Mumbai is experiencing severe flooding due to intense monsoon rains, high tides, and the city's historical reliance on reclaimed land and inadequate drainage infrastructure. The article highlights how haphazard urbanization and cascading infrastructure failures exacerbate the impact of natural disasters.

The southwest monsoon has been highly active over western India, with southwesterly winds loaded with moisture sweeping over the Western Ghats and delivering intense rains along the Konkan coast, while other weather systems offshore are routing more moisture over Mumbai and the surrounding areas. In urban areas in general, rainfall intensity matters more than volume. Mumbai itself can generally absorb moderate rainfall over several hours; however, its drainage — like in many Indian cities — cannot handle several hundred millimetres in short bursts. Heavy rainfall also overwhelmed river catchments in parts of Maharashtra, including around Nashik, while high tides reduced the efficiency of Mumbai’s stormwater drainage, worsening flooding in the city.
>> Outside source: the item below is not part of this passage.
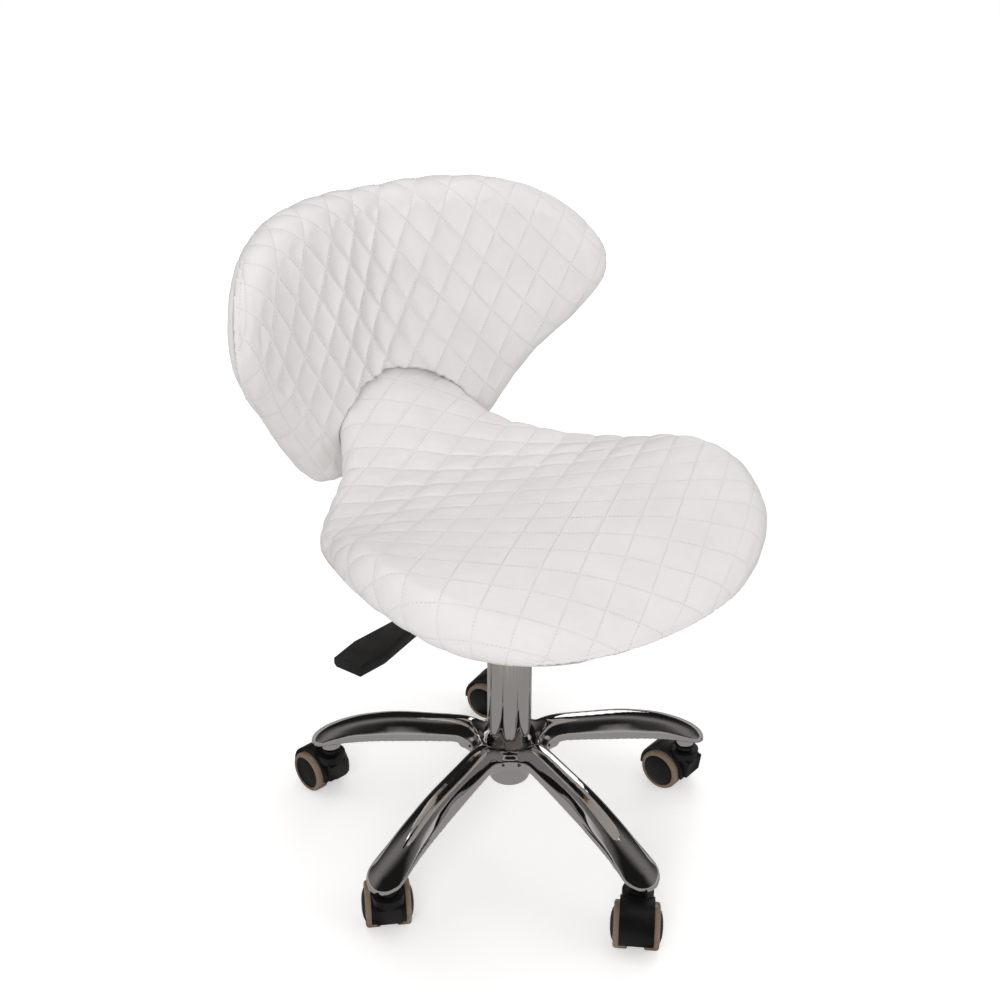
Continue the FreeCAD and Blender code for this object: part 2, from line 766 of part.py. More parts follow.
def pad_wire(outline, azimuth, depth):
    """An upright section of the pad, in the plane that holds the backrest's axis."""
    angle = math.radians(azimuth)
    share = abs(math.sin(angle)) / math.sin(math.radians(pad_tip_azimuth))
    x = back_tip[0] * share
    probe = Part.LineSegment(V(x, 0, 0), V(x, 0, back_top_z * 2)).toShape()
    heights = [vertex.Z for vertex in outline.common(probe).Vertexes]
    low = min(heights)
    high = max(heights)
    crown = back_radius - depth
    tall = min(1.0, (high - low) / pad_full_height)
    edge = crown + min(pad_crown, pad_depth_share * depth) * tall
    ease = min(pad_depth_share * (back_radius - edge), pad_edge_ease, pad_height_share * (high - low))
    between = (edge + back_radius) / 2
    spots = [(back_radius, low + ease), (back_radius, high - ease), (between, high),
             (edge, high - ease), (crown, (low + high) / 2), (edge, low + ease), (between, low)]
    back_low, back_high, top, front_high, front, front_low, bottom = [
        V(r * math.sin(angle), back_axis_y + r * math.cos(angle), z) for r, z in spots]
    return Part.Wire([Part.LineSegment(back_low, back_high).toShape(), curve(back_high, top, front_high),
                      curve(front_high, front, front_low), curve(front_low, bottom, back_low)])


def back_pad():
    """The quilted pad, hollowed where the seat's tongue rests against it."""
    outline = Part.Face(back_outline())
    mirrored = [(-azimuth, depth) for azimuth, depth in pad_sections[:0:-1]]
    body = loft([pad_wire(outline, azimuth, depth) for azimuth, depth in mirrored + pad_sections])
    room = loft([cushion_wire(section, -tongue_room) for section in seat_sections])
    room.translate(V(0, tongue_gap / 2, 0))
    return body.cut(room)


bar_top_y = back_axis_y + board_back_radius + face_gap


def back_bar():
    """A flat bar under the seat, bent up behind the back board."""
    half = bar_width / 2
    low_z = plate_top_z - bar_thickness
    rear_y = bar_top_y + bar_thickness
    level = block(-half, half, bar_front_y, rear_y, low_z, plate_top_z)
    upright = block(-half, half, bar_top_y, rear_y, low_z, bar_top_z)
    bar = level.fuse(upright).removeSplitter()
    outer = [e for e in bar.Edges if is_bend(e, rear_y, low_z)]
    bar = bar.makeFillet(bar_bend, outer)
    inner = [e for e in bar.Edges if is_bend(e, bar_top_y, plate_top_z)]
    bar = bar.makeFillet(bar_bend - bar_thickness, inner)
    for x in (-bar_screw_spread / 2, bar_screw_spread / 2):
        bar = bar.cut(disc(bar_screw_radius, low_z, plate_top_z, x, bar_screw_y))
    for bolt in back_bolts():
        bar = bar.cut(bolt)
    return bar


def is_bend(edge, y, z):
    return all(abs(v.Y - y) < 1e-4 and abs(v.Z - z) < 1e-4 for v in edge.Vertexes)


def back_bolts():
    bolts = []
    rear_y = bar_top_y + bar_thickness
    front_y = back_axis_y + board_front_radius + bolt_tip_gap
    for z in back_bolt_heights:
        for x in (-back_bolt_spread_x / 2, back_bolt_spread_x / 2):
            shank = Part.makeCylinder(back_bolt_radius, rear_y - front_y, V(x, front_y, z), V(0, 1, 0))
            head = Part.makeCylinder(back_bolt_head_radius, back_bolt_head,
                                     V(x, rear_y - back_bolt_head, z), V(0, 1, 0))
            bolts.append(shank.fuse(head))
    return bolts


def bar_screw(x):
    low_z = plate_top_z - bar_thickness
    tip_z = plate_top_z + bar_screw_length - bolt_tip_gap
    head = disc(bar_screw_head_radius, low_z - bar_screw_head, low_z, x, bar_screw_y)
    return head.fuse(disc(bar_screw_radius, low_z, tip_z, x, bar_screw_y))


def back_cover():
    cover = curved_panel(cover_front_radius, cover_back_radius, back_cover_inset)
    half = bar_width / 2 + soft_gap
    rear_y = bar_top_y + bar_thickness + soft_gap
    pocket = block(-half, half, 0, rear_y, 0, bar_top_z + soft_gap)
    return cover.cut(pocket)


back_board = curved_panel(board_front_radius, board_back_radius, back_board_inset)
for bolt in back_bolts():
    back_board = back_board.cut(bolt)
save("back_board", [back_board])
save("back_pad", [back_pad()])
save("back_cover", [back_cover()])
save("back_bracket", [back_bar()])
save("back_bolts", back_bolts())
save("bracket_screws", [bar_screw(x) for x in (-bar_screw_spread / 2, bar_screw_spread / 2)])


# Casters, each made with its stem on the Z axis and its trail along +X
def across(radius, low_y, high_y, x, z):
    return Part.makeCylinder(radius, high_y - low_y, V(x, low_y, z), V(0, 1, 0))


def caster_housing():
    """The hood over both wheels, its chin in front, and the web that holds the axle and the stem."""
    wide = hood_half_width
    hood = across(hood_radius, -wide, wide, trail, wheel_radius)
    hood = hood.cut(block(-stem_circle_radius, stem_circle_radius, -wide, wide, -hood_radius, hood_tail_z))
    chin_side = Part.Face(Part.makePolygon([V(-collar_radius, 0, collar_bottom_z), V(trail, 0, collar_top_z),
                                            V(trail, 0, wheel_radius), V(0, 0, chin_bottom_z),
                                            V(-chin_reach, 0, chin_bottom_z),
                                            V(-collar_radius, 0, collar_bottom_z)]))
    chin_side.translate(V(0, -chin_half_width, 0))
    chin = chin_side.extrude(V(0, 2 * chin_half_width, 0))
    collar = disc(collar_radius, collar_bottom_z, collar_top_z)
    body = hood.fuse([collar, chin])
    room = wheel_radius + wheel_clearance
    outside = hood_half_width * 2
    body = body.cut(across(room, web_half_width, outside, trail, wheel_radius))
    body = body.cut(across(room, -outside, -web_half_width, trail, wheel_radius))
    web = across(web_disc_radius, -web_half_width, web_half_width, trail, wheel_radius)
    barrel = disc(web_half_width, stem_bottom_z - barrel_floor, collar_bottom_z)
    body = body.fuse([web, barrel])
    body = body.cut(disc(stem_radius + running_fit, stem_bottom_z - face_gap, collar_top_z))
    body = body.cut(across(axle_radius, -web_half_width, web_half_width, trail, wheel_radius))
    return body.removeSplitter()


def wheel_profile(points, side):
    wire = Part.makePolygon([V(trail, side * y, wheel_radius + r) for r, y in points + points[:1]])
    return Part.Face(wire).revolve(V(trail, 0, wheel_radius), V(0, 1, 0), 360)


def tread(side):
    inner = wheel_radius - tread_depth
    ease = tread_edge_round
    bevel = tread_bevel
    corner = ease * (1 - math.sqrt(0.5))
    return wheel_profile([(inner, wheel_inner_y), (wheel_radius - bevel, wheel_inner_y),
                          (wheel_radius, wheel_inner_y + bevel), (wheel_radius, tread_outer_y - ease),
                          (wheel_radius - corner, tread_outer_y - corner),
                          (wheel_radius - ease, tread_outer_y), (inner, tread_outer_y)], side)


def wheel_hub(side):
    bore = axle_radius + running_fit
    rim = wheel_radius - tread_depth
    end = axle_half_length + face_gap
    rise = hub_dome_y - hub_rim_y
    dome = [(rim * across_share, hub_rim_y + rise * out_share) for across_share, out_share in hub_dome]
    body = wheel_profile([(0, wheel_inner_y), (rim, wheel_inner_y), (rim, hub_rim_y)] + dome
                         + [(0, hub_dome_y)], side)
    hole = across(bore, min(0, side * end), max(0, side * end), trail, wheel_radius)
    return body.cut(hole)


housing = caster_housing()
axle = across(axle_radius, -axle_half_length, axle_half_length, trail, wheel_radius)
wheel_parts = {"a": (tread(1), wheel_hub(1)), "b": (tread(-1), wheel_hub(-1))}


def placed(shape, index):
    copy = spun(shape, trail_azimuths[index])
    x, y = places[index]
    copy.translate(V(x, y, 0))
    return copy


for index in range(arm_count):
    name = "caster_" + str(index + 1)
    save(name + "_housing", [placed(housing, index)])
    save(name + "_axle", [placed(axle, index)])
    for letter, (tyre, centre) in wheel_parts.items():
        save(name + "_wheel_" + letter + "_tread", [placed(tyre, index)])
        save(name + "_wheel_" + letter + "_hub", [placed(centre, index)])
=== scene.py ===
import bpy
import bmesh
import json
import math
import numpy as np
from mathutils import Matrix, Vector
from mathutils.bvhtree import BVHTree

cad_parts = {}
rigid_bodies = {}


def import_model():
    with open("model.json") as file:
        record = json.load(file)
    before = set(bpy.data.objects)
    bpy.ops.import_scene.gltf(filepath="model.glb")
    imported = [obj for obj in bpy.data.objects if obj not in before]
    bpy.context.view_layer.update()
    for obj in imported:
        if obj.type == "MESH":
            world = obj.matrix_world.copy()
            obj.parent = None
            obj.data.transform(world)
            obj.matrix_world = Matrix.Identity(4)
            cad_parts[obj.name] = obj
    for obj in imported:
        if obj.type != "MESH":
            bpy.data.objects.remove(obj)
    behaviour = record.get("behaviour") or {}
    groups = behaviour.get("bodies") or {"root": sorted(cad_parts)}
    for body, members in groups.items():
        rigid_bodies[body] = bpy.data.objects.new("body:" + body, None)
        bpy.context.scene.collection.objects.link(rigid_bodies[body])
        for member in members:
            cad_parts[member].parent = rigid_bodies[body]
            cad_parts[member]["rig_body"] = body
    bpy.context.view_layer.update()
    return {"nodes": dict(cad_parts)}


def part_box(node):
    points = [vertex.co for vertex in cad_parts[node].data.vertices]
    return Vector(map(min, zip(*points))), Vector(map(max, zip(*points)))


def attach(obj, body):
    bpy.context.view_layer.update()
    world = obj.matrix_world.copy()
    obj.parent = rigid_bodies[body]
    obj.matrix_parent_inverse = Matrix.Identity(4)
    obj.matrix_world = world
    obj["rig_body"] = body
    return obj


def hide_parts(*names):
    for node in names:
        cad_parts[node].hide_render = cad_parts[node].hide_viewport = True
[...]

Mumbai-Pune rail services were suspended after landslides in the Bhor Ghat and flights were affected. The closures of the Mumbai-Pune expressway and the Mumbai-Goa highway and significant flooding on the Mumbai-Ahmedabad expressway were disruptive, speaking to the increasing erraticity of monsoon rainfall, the vulnerabilities associated with linear infrastructure projects, and the ease with which the effects of natural disasters are compounded by cascading failures. A chawl collapse in Mankhurd took the lives of five children.